Add columns flagging sites that represent possible statistical outliers when the Identity statistical method is used.

Usage

Flag(dfAnalyzed, strColumn = "Score", vThreshold = NULL, strValueColumn = NULL)

Arguments

dfAnalyzed

data.frame where flags should be added.

strColumn

character Name of the column to use for thresholding. Default: "Score"

vThreshold

numeric Vector of 2 numeric values representing lower and upper threshold values. All values in strColumn are compared to vThreshold using strict comparisons. Values less than the lower threshold or greater than the upper threshold are flagged. Values equal to the threshold values are set to 0 (i.e., not flagged). If NA is provided for either threshold value, it is ignored and no values are flagged based on the threshold. NA and NaN values in strColumn are given NA flag values.

strValueColumn

character Name of the column to use for sign of Flag. If the value for that row is higher than the median of strValueColumn, then Flag is set to 1. Similarly, if the value for that row is lower than the median of strValueColumn, then Flag is set to -1.

Value

data.frame with one row per site with columns: GroupID, TotalCount, Metric, Score, Flag

Details

This function provides a generalized framework for flagging sites as part of the GSM data model (see vignette("DataModel")).

Data Specification

Flag is designed to support the input data (dfAnalyzed) from the Analyze_Identity() function. At a minimum, the input data must have a strGroupCol parameter and a numeric strColumn parameter defined. strColumn will be compared to the specified thresholds in vThreshold to define a new Flag column, which identifies possible statistical outliers. If a user would like to see the directionality of those identified points, they can define the strValueColumn parameter, which will assign a positive or negative indication to already flagged points.

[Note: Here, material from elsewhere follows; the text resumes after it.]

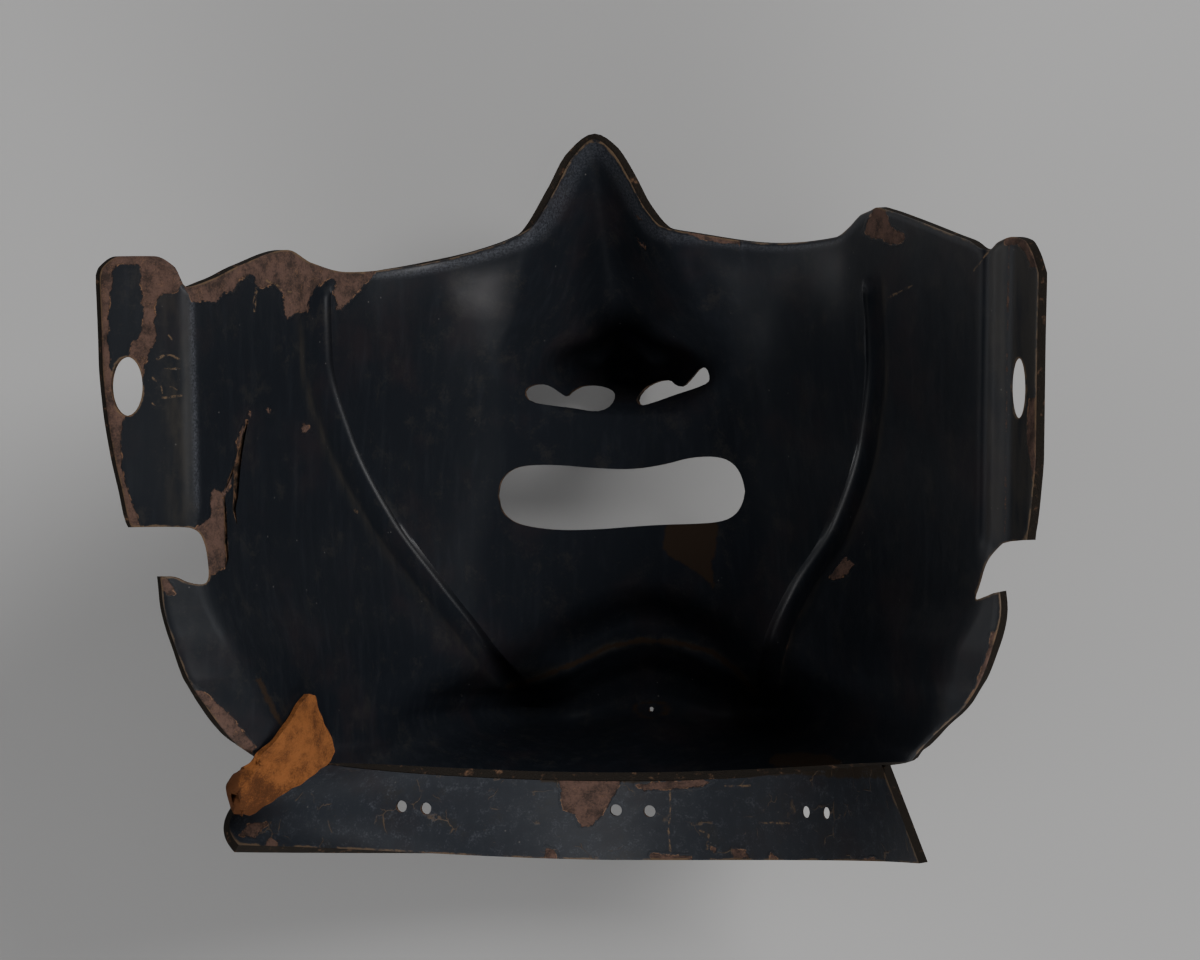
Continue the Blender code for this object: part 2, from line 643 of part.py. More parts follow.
def tab_height(place):
    """Give the height of the wall that the tab lies on, and of the tab where it hangs past the seam."""
    seam = seam_rise(place[:, 0])
    wall = face_height(place[:, 0], np.maximum(place[:, 1], seam))
    return wall - TAB_DROOP * np.maximum(seam - place[:, 1], 0)


def tab_curl(border, inward, share):
    """Give the points of the tab's left border, which rolls up towards the low end."""
    curled = ease((share - CURL_START) / CURL_SPREAD)
    length = TAB_CURL_RADIUS * TAB_CURL_TURN * (FLAT_CURL + (1 - FLAT_CURL) * curled) / TAB_CURL_COLUMNS
    outward = (border - inward) / np.linalg.norm(border - inward)
    upward = np.array([0.0, 0.0, 1.0]) - outward * outward[2]
    upward /= np.linalg.norm(upward)
    points = []
    point = border
    for column in range(TAB_CURL_COLUMNS):
        turn = TAB_CURL_TURN * curled * (column + 0.5) / TAB_CURL_COLUMNS
        point = point + length * (outward * math.cos(turn) + upward * math.sin(turn))
        points.append(point)
    return points[::-1]


def tab_points():
    """Give the sheet that the tab follows, from its tip on the wall to its low end."""
    start = np.array(place_of(TAB_START))
    heading = np.array([math.cos(TAB_HEADING), math.sin(TAB_HEADING)])
    across = np.array([-heading[1], heading[0]])
    along = column_of(TAB_BORDERS, "along")
    rows = []
    for share in np.linspace(0, 1, TAB_ROWS):
        left = read_table(along, column_of(TAB_BORDERS, "left"), [share])
        right = read_table(along, column_of(TAB_BORDERS, "right"), [share])
        reach = left + (right - left) * np.linspace(0, 1, TAB_COLUMNS)
        place = start + heading * TAB_LENGTH * share + reach[:, None] * TAB_WIDTH * across
        row = np.column_stack([place, tab_height(place)])
        rows.append(np.concatenate([tab_curl(row[0], row[1], share), row]))
    return np.array(rows)


def make_leather_tab(sheet):
    """Lay the leather tab over the corner of the jaw."""
    normals = -grid_normals(sheet)
    lower = sheet + normals * TAB_LIFT
    upper = lower + normals * TAB_THICKNESS
    mesh = wall_mesh("leather_tab", lower, upper)
    return add_object("leather_tab", mesh, material("tan_leather", (0.30, 0.13, 0.05), 0.85))


def lowest_points(points):
    """Give the lowest outer points of the nose and of the two corners of the chin."""
    outer = (points - grid_normals(points) * WALL).reshape(-1, 3)
    on_chin = outer[:, 1] < 0.3 * FACE_HEIGHT
    zones = (~on_chin, on_chin & (outer[:, 0] < 0), on_chin & (outer[:, 0] > 0))
    return np.array([outer[zone][np.argmin(outer[zone][:, 2])] for zone in zones])


def find_ground(points):
    """Give the plane that the nose and both corners of the chin stand on, as slopes and a height."""
    ground = np.zeros(3)
    for _ in range(4):
        feet = lowest_points(level(points, ground))
        ground += np.linalg.solve(np.column_stack([feet[:, :2], np.ones(3)]), feet[:, 2])
    return ground


def level(points, ground):
    """Take the ground's plane away from the heights of a grid of points."""
    levelled = points.copy()
    levelled[..., 2] -= points[..., 0] * ground[0] + points[..., 1] * ground[1] + ground[2]
    return levelled


def centre_on_origin(pieces):
    """Move the mask, with its cutters, until the origin lies on the ground under its middle."""
    corners = np.array([vertex.co for piece in pieces for vertex in piece.data.vertices])
    low, high = corners.min(axis=0), corners.max(axis=0)
    for item in bpy.context.scene.objects:
        item.location = (-(low[0] + high[0]) / 2, -(low[1] + high[1]) / 2, -low[2])


def main():
    """Build the mask."""
    for existing in list(bpy.data.objects):
        bpy.data.objects.remove(existing)
    points = shell_points()
    ground = find_ground(points)
    points = level(points, ground)
    sheet = level(tab_points(), ground)
    centre_on_origin([make_shell(points), make_neck_flange(points), make_leather_tab(sheet)])


main()
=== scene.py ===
"""Looks of a samurai face guard that lies on its face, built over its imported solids.

Every piece is shaped in mask coordinates: metres, x across the face, y up from the seam of the neck flange,
z the height of the inner wall. The finished meshes are then set on the ground plane that the solids stand on.
"""

from dataclasses import dataclass
from enum import Enum
import logging
import math
from typing import Sequence

import bpy
import numpy as np
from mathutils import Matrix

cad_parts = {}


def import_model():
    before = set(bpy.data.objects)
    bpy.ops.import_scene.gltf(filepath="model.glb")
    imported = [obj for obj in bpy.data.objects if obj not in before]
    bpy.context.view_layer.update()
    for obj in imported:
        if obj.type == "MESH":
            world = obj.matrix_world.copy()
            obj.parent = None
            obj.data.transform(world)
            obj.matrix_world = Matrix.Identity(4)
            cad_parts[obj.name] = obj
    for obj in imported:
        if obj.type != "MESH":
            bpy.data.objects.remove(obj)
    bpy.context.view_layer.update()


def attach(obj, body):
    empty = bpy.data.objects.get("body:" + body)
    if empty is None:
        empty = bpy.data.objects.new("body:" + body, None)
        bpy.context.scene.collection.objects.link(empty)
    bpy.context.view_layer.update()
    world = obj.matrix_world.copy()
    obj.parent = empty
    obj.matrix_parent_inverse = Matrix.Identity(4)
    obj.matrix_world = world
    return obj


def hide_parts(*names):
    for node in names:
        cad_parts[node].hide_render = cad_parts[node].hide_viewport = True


LOG = logging.getLogger("face_guard")
MM = 0.001
TINY = 1e-12
FAR = 30.0
BELOW_ALL = -0.02
ABOVE_ALL = 0.14
Outline = Sequence[tuple[float, float]]
Pair = tuple[float, float]
Triple = tuple[float, float, float]


class Side(Enum):
    """The two sides of the mask, as the photograph shows them."""

    LEFT = "left"
    RIGHT = "right"


@dataclass(frozen=True)
class MaskSizes:
    """Sizes of the moulded shell, in metres, the same as those of its solids."""

    width: float = 0.152
    height: float = 0.127
    depth: float = 0.1
    wall: float = 0.0018
    side_roll: float = 0.002
    nose_depth: float = 0.0262
    nose_half_width: float = 0.021
    wing_depth: float = 0.005
    wing_radius: float = 0.0095
    wing_spread: float = 0.0135
    corner_depth: float = 0.0055
    corner_radius: float = 0.012
    corner_rise: float = 0.118
    wing_rise: float = 0.655
    wing_undercut: float = 1.25
    under_nose_rise: float = 0.562
    under_nose_fade: float = 0.05
    arch_drop: float = 0.009
    arch_half_width: float = 0.026
    ridge_depth: float = 0.003
    ridge_half_width: float = 0.0025
    ridge_top: tuple[float, float] = (0.775, 0.03)
    ridge_low: tuple[float, float] = (0.105, 0.045)
    notch: tuple[float, float] = (0.325, 0.04)
    ear_width: tuple[float, float] = (0.016, 0.0104)
    ear_angle: tuple[float, float] = (math.radians(28), math.radians(62))
    channel_angle: tuple[float, float] = (math.radians(4), math.radians(20))
    channel_width: float = 0.0051
    channel_reach: float = 0.0009
    jaw_width: float = 0.012
    bend_reach: float = 0.0022
    seam_lift: float = 0.0035
    seam_reach: float = 0.72

    @property
    def half_width(self) -> float:
        """Half of the width between the bends."""
        return self.width / 2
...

The following columns are considered required:

  • GroupID - Group ID; default is SiteID

  • GroupLevel - Group Type

  • strColumn - A column to use for thresholding

The following column is considered optional:

  • strValueColumn - A column to be used for the sign/directionality of the flagging

Examples

dfTransformed <- Transform_Count(analyticsInput, strCountCol = "Numerator")

dfAnalyzed <- Analyze_Identity(dfTransformed)
#> `Score` column created from `Metric`.

dfFlagged <- Flag(dfAnalyzed, vThreshold = c(0.001, 0.01))